Phew! that was hard work. Imagine if we were combining parsers for anything a little more complex, like our CSV parser for example. We’d have a nasty headache pretty quickly. But don’t worry, we’ll see in the next post that we can turn our parser into a Monad and combine them with sublime simplicity.

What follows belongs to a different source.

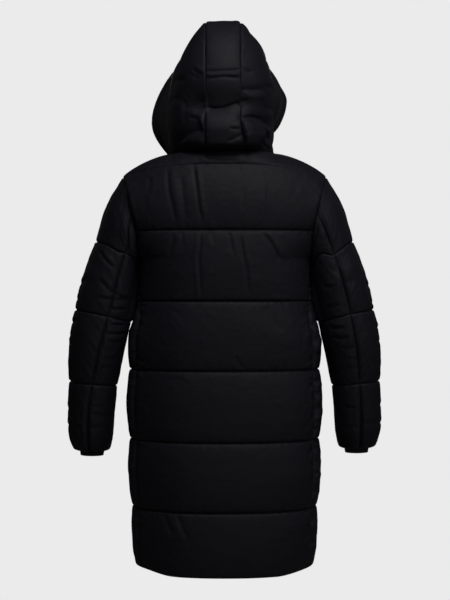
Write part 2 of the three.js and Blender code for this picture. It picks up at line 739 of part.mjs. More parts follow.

Stay tuned combinator fans!

5 comments:

Anonymous said...

I'm really enjoying this series, can't wait to read the next one!

Nick said...

I love that Hutton book too :) ... I worked through the combinator parsing example a bit further and posted the eventual result at http://code.google.com/p/sprache/ - though it is still very basic I've found it useful time and time again.

Cheers!
Nick

Mike Hadlow said...

Hi Nick,

Thanks for pointing me to Sprache, it looks like a very nice example. I hadn't come across it before. Have you had much interest in it? I think it would be very nice if the C# community could coalesce around a nice parser combinator library with the status of something like Parsec in the Haskell world. I've noticed several project specific examples in various places, so it seems everybody is currently writing their own. That's fine, but it's probably time for a standard to emerge.

Unknown said...

Good series, unfortunately I missed DDD but Chris (@calcock) said that you gave a cracking good talk.

Mike Hadlow said...

Hi Damian, Monkey,

Thanks :) glad you enjoyed the talk.